To Illustrate just why this is true, look again at Comcast. In an effort to provide the largest number of customers with the greatest quality of service, Comcast slows or sometimes blocks peer-to-peer programs, like BitTorrent. But it’s easy to understand why as BitTorrent and programs like it are designed to use as much bandwidth as possible. Most of the time this isn’t a problem, but during Internet prime-time—when kids return home from school and parents return home from work—this literal torrent of downloads can make simple activities like email and web browsing grindingly slow.
Comcast only blocks these services when total demand on the network is very high, but leaves them alone during off-peak hours. This is a generous move considering that such programs are expressly prohibited in Comcast’s terms of service, and especially gracious considering that BitTorrent is used by the minority of users and often for the illegal transfer of copyrighted material.
Without slowing or stopping peer-to-peer services, the vast majority of users will have their experience severely degraded—even to the point of making it impossible to load a web page.
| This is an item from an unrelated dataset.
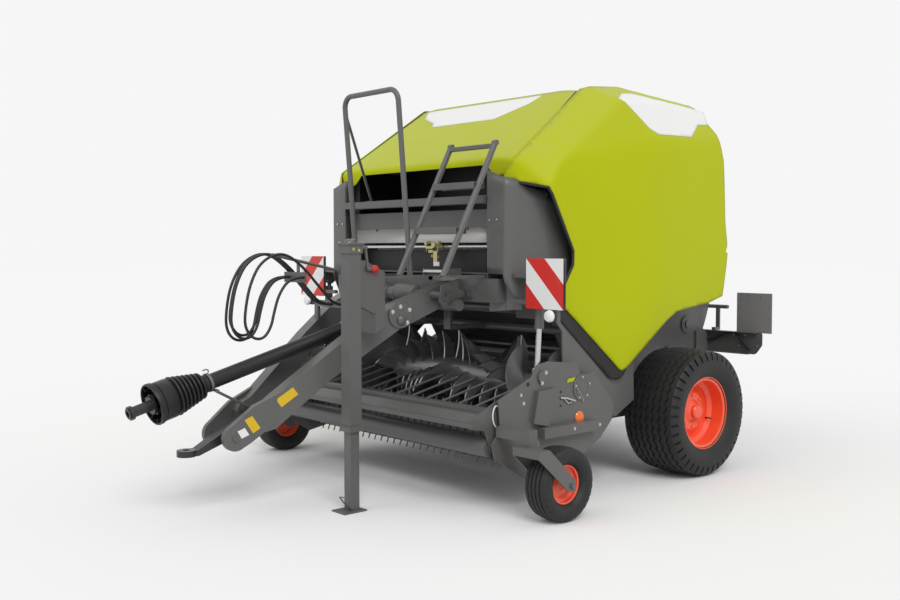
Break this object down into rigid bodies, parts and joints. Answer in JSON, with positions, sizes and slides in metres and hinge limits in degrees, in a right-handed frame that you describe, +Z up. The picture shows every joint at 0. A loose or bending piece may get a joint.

If Comcast can’t manage its network, its users will flee and the company could go bust—leaving consumers with even fewer options in the broadband market. Is this the kind of policy the FCC bills as pro-consumer?
Still, neutrality advocates insist the solution is simple—just build more capacity. But Comcast and other companies have already spent billions doing just that. Yet even with upgraded pipes, BitTorrent’s appetite won't be satisfied.
If you speak to an experienced urban planner, they’ll tell you that suburbs don’t just spark demand for highways—it’s also the other way around. As highways wind their way through the countryside, they enable new communities to spring up.
Similarly with online traffic, building bigger pipes won't be a permanent fix to the "bandwidth crunch" as traffic will soon fill the added capacity. We see this happening now as more and more services such as Netflix Instant Play, Amazon Unbox, and Apple’s iTunes offer increasingly huge files for consumers to download. So it’s not as though someday we’ll have enough capacity for the BitTorrent downloads to resume unhindered. Instead, supply and demand of network capacity will forever be a game of cat and mouse.
Some broadband subscribers simply want to browse the web and check email. Others enjoy voice over IP services like Skype, online gaming, and video-conferencing. Meeting the needs of a consumer base whose preferences are growing ever-more diverse is a real challenge for ISPs.
Yet Chairman Martin is determined to put an end to the creative solutions emerging in the free market, preferring to replace this dynamism with an FCC commissar of bandwidth, dictating uniform standards for connectivity. Where the market has created the need for innovation and experimentation, Martin sees the need for regulation and bureaucracy—reducing smart networks to dumb pipes.
But why can't Comcast offer a network for consumers who want cheap, fast internet access without file sharing-induced slowdowns? Likewise, why shouldn't companies like Time Warner be able to offer a network with complete application neutrality but strict bandwidth metering? A variety of offerings are what we should expect from the market, not the washed-out grayness of government-imposed uniformity.
If Chairman Martin wants to truly benefit consumers, he needs to take a radically different approach. Rather than micromanaging the limited competition that exists today, the FCC should seek to significantly expand competition. This means rolling back regulations that prevent more parties from entering the market.
Privatizing spectrum so that blocks of radio waves can be bought and sold like ethereal real-estate would create a boon for consumers as it would allow a whole new contingent of wireless Internet providers to enter the market. Reforming archaic satellite spacing rules would allow more Internet-in-orbit providers to offer their services to consumers, especially in rural areas. Preempting additional state and local restriction on broadband competition—often referred to as “franchising”—would open up wire-line competition to more than the traditional two players.
Rather than trying to fix the problems of regulation with more regulation, we need to go to the heart of the matter. What small problems exist in the telecommunications market are the result of government failures, not the failures of the marketplace.
The FCC should go the way of Civil Aeronautics Board—it should turn over regulation of networks to the competitive forces of the free market. Rather than protecting consumers, the FCC has served to stymie competition. By believing in a fatal conceit—namely, that government bureaucrats are smarter than free people acting in open markets—the FCC has slowed down the economic wonder that is the internet. Its time for the FCC to get out of the way and let competition bring what it always brings—lower prices, better quality, and a freer America.